**INSTRUCTIONS TO FOLLOW:** Line by line, reproduce exactly the beginning of the listing below, ending with the line that contains "-3.6, -4.2, 24.0))" and adding nothing.

**COLLECTED DATA:**
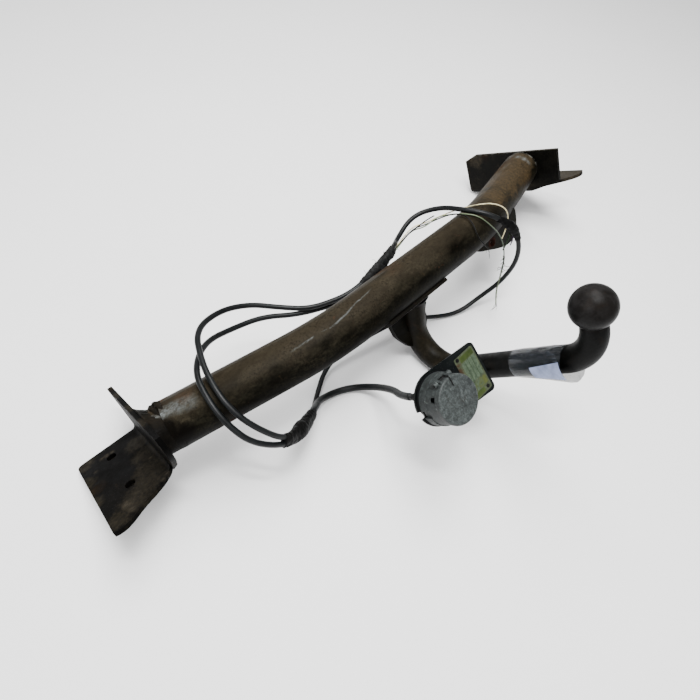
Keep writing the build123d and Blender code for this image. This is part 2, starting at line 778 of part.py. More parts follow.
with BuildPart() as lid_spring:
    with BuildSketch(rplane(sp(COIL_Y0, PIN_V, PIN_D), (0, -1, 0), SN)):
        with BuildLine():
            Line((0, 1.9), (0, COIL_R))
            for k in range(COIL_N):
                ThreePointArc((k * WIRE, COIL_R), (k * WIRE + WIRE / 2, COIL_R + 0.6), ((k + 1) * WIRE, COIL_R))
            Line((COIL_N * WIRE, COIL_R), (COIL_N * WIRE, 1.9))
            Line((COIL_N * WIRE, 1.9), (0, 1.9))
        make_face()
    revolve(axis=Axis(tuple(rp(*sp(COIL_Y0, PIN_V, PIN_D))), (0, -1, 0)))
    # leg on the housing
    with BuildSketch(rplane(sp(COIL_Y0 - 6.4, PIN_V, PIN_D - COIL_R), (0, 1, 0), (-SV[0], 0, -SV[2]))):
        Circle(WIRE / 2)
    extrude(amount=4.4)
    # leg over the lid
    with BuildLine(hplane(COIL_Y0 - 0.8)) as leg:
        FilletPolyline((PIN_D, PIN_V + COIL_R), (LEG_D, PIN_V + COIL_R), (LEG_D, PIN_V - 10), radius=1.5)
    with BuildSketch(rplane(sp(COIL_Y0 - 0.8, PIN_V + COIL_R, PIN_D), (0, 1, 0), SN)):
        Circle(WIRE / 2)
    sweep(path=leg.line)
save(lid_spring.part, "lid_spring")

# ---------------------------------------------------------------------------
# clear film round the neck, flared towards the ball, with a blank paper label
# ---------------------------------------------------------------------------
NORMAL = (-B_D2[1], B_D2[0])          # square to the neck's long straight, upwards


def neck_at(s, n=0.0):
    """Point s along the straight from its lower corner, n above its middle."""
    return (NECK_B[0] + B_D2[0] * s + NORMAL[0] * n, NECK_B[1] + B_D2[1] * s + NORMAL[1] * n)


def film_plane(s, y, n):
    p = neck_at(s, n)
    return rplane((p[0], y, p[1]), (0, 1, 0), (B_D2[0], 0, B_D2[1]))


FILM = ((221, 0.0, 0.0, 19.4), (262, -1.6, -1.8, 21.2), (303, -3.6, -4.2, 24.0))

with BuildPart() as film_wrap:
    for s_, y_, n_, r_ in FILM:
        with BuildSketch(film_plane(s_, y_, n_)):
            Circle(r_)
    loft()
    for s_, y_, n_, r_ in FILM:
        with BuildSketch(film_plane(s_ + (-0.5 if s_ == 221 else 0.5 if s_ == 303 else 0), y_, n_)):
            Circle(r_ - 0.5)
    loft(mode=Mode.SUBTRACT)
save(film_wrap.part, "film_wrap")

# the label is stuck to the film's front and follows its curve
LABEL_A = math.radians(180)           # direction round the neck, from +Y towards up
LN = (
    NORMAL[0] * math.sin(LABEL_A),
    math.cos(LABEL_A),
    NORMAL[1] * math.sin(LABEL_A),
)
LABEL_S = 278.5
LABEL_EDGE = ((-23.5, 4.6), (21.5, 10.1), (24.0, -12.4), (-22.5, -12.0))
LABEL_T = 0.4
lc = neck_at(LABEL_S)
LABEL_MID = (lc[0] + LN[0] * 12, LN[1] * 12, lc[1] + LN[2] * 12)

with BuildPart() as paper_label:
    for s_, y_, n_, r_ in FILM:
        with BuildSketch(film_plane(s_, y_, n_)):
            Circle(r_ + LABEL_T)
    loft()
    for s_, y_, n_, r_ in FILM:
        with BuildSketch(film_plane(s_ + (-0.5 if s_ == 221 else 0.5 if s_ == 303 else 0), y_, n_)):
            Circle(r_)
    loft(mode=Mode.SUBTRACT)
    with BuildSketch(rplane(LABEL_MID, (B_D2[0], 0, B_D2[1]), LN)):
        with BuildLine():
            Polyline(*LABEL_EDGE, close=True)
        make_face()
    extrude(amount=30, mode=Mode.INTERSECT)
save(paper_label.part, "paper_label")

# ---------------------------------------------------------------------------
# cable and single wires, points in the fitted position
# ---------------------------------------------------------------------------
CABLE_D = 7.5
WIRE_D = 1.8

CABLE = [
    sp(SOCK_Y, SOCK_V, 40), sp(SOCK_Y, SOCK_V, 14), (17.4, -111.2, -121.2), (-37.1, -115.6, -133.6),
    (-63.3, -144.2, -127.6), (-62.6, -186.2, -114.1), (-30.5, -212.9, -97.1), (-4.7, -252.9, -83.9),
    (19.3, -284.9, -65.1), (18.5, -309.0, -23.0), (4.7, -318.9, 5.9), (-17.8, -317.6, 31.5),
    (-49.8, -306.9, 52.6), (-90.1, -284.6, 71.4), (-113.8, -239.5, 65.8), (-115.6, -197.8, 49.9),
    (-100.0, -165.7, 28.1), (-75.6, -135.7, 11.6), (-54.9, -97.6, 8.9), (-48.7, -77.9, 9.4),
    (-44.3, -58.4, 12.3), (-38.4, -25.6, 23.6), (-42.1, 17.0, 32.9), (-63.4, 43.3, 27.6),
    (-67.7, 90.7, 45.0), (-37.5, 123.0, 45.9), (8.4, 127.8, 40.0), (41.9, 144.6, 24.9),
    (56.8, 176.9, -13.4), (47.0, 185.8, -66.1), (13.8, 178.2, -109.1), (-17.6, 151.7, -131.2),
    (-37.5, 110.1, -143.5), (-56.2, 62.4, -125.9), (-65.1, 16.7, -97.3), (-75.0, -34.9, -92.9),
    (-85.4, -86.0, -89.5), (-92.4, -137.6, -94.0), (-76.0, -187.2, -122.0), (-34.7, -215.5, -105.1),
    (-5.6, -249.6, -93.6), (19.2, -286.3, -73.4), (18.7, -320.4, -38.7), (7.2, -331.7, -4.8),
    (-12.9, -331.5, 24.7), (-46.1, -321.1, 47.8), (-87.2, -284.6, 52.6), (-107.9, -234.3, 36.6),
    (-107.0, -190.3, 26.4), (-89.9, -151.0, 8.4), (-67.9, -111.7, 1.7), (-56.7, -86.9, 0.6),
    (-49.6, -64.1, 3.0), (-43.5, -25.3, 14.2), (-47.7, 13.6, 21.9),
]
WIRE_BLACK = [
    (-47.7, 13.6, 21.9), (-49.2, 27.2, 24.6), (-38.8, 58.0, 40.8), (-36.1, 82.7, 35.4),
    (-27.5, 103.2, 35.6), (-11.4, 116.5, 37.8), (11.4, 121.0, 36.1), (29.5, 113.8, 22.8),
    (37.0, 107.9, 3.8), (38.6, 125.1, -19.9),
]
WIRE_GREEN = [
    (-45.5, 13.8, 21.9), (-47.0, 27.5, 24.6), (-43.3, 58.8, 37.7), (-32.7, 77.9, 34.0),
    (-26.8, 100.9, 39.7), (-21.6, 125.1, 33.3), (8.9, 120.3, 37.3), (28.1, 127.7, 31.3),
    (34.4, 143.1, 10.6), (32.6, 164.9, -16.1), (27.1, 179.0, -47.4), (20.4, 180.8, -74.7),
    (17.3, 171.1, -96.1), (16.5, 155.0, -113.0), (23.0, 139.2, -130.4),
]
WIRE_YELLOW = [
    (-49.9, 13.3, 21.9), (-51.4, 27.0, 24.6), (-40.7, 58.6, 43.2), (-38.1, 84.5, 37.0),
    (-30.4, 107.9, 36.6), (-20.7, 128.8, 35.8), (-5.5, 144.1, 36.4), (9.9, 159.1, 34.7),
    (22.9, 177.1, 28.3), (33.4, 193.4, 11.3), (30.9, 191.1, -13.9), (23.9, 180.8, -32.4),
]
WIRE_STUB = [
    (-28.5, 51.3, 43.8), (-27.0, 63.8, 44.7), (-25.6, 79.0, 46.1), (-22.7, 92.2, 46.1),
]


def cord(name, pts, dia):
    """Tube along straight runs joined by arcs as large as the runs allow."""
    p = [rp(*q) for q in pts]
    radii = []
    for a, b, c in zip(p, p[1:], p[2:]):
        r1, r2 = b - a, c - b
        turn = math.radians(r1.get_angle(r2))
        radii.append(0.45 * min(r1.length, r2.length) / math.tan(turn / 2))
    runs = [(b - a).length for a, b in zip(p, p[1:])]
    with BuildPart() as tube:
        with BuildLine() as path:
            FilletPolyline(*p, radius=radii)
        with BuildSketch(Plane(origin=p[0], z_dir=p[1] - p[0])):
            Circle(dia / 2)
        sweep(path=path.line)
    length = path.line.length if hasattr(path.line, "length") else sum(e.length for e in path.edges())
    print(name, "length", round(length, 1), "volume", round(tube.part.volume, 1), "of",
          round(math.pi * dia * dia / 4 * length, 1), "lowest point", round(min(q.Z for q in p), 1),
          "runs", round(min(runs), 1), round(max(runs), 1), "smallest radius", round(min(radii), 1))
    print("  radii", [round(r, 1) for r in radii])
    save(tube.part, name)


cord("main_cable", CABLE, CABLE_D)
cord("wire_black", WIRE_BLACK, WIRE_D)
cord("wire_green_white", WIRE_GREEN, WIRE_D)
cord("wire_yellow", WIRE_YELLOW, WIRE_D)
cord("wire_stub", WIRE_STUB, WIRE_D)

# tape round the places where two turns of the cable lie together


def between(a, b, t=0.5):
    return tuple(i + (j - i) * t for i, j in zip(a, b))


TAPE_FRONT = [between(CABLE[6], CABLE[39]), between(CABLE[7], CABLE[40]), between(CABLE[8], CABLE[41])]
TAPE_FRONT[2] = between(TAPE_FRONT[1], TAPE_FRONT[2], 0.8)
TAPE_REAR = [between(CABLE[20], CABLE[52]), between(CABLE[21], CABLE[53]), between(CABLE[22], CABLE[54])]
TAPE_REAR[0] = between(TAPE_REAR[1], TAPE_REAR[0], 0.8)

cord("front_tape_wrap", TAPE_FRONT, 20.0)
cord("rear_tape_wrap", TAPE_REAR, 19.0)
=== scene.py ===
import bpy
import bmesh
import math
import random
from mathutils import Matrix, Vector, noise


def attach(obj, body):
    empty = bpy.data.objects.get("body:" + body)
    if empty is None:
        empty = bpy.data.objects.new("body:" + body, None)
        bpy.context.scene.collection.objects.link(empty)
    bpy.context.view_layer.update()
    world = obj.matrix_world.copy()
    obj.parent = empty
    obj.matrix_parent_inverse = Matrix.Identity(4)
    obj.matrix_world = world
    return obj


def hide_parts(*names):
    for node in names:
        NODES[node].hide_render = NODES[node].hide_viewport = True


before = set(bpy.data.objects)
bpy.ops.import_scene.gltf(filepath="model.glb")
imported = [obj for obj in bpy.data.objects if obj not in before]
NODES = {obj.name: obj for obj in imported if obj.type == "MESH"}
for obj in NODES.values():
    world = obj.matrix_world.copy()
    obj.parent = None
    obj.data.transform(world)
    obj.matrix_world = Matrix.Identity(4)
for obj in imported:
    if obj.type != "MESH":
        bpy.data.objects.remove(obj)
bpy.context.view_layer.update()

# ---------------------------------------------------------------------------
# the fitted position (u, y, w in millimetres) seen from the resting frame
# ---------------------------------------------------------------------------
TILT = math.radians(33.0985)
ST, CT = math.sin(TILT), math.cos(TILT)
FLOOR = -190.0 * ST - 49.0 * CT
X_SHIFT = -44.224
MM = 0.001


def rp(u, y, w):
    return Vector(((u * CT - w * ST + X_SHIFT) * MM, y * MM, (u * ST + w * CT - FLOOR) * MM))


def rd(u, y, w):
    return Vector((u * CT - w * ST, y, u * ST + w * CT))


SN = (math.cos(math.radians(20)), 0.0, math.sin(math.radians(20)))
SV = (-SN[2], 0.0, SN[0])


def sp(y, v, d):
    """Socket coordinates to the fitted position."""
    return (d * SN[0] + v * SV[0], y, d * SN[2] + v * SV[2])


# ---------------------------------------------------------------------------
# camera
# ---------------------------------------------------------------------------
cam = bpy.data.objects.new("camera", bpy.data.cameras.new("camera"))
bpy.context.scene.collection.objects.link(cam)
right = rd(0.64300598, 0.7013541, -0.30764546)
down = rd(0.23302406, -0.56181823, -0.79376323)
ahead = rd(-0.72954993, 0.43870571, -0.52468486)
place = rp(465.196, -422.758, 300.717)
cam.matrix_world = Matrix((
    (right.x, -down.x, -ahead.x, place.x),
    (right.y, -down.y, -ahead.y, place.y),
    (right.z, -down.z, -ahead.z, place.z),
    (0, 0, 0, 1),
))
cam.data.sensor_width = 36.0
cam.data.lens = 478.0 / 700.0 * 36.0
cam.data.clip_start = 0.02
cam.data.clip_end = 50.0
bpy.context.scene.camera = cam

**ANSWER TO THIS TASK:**
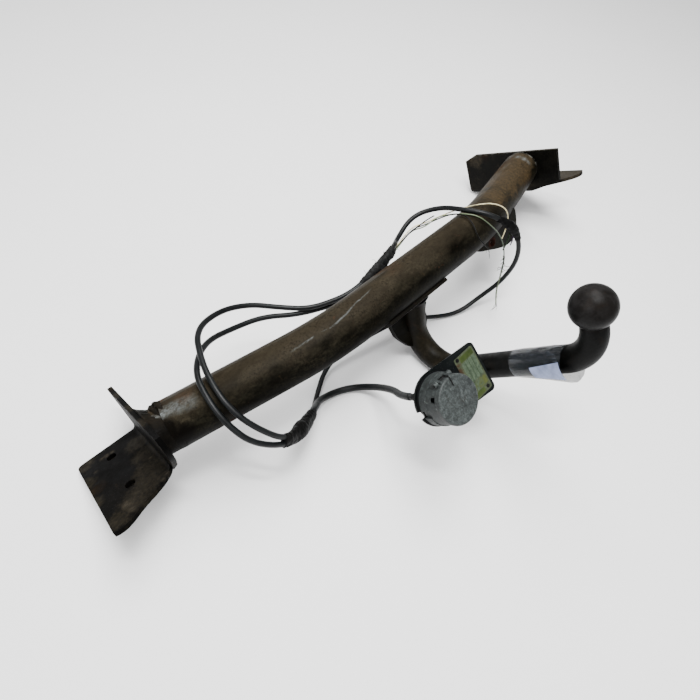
Keep writing the build123d and Blender code for this image. This is part 2, starting at line 778 of part.py. More parts follow.
with BuildPart() as lid_spring:
    with BuildSketch(rplane(sp(COIL_Y0, PIN_V, PIN_D), (0, -1, 0), SN)):
        with BuildLine():
            Line((0, 1.9), (0, COIL_R))
            for k in range(COIL_N):
                ThreePointArc((k * WIRE, COIL_R), (k * WIRE + WIRE / 2, COIL_R + 0.6), ((k + 1) * WIRE, COIL_R))
            Line((COIL_N * WIRE, COIL_R), (COIL_N * WIRE, 1.9))
            Line((COIL_N * WIRE, 1.9), (0, 1.9))
        make_face()
    revolve(axis=Axis(tuple(rp(*sp(COIL_Y0, PIN_V, PIN_D))), (0, -1, 0)))
    # leg on the housing
    with BuildSketch(rplane(sp(COIL_Y0 - 6.4, PIN_V, PIN_D - COIL_R), (0, 1, 0), (-SV[0], 0, -SV[2]))):
        Circle(WIRE / 2)
    extrude(amount=4.4)
    # leg over the lid
    with BuildLine(hplane(COIL_Y0 - 0.8)) as leg:
        FilletPolyline((PIN_D, PIN_V + COIL_R), (LEG_D, PIN_V + COIL_R), (LEG_D, PIN_V - 10), radius=1.5)
    with BuildSketch(rplane(sp(COIL_Y0 - 0.8, PIN_V + COIL_R, PIN_D), (0, 1, 0), SN)):
        Circle(WIRE / 2)
    sweep(path=leg.line)
save(lid_spring.part, "lid_spring")

# ---------------------------------------------------------------------------
# clear film round the neck, flared towards the ball, with a blank paper label
# ---------------------------------------------------------------------------
NORMAL = (-B_D2[1], B_D2[0])          # square to the neck's long straight, upwards


def neck_at(s, n=0.0):
    """Point s along the straight from its lower corner, n above its middle."""
    return (NECK_B[0] + B_D2[0] * s + NORMAL[0] * n, NECK_B[1] + B_D2[1] * s + NORMAL[1] * n)


def film_plane(s, y, n):
    p = neck_at(s, n)
    return rplane((p[0], y, p[1]), (0, 1, 0), (B_D2[0], 0, B_D2[1]))


FILM = ((221, 0.0, 0.0, 19.4), (262, -1.6, -1.8, 21.2), (303, -3.6, -4.2, 24.0))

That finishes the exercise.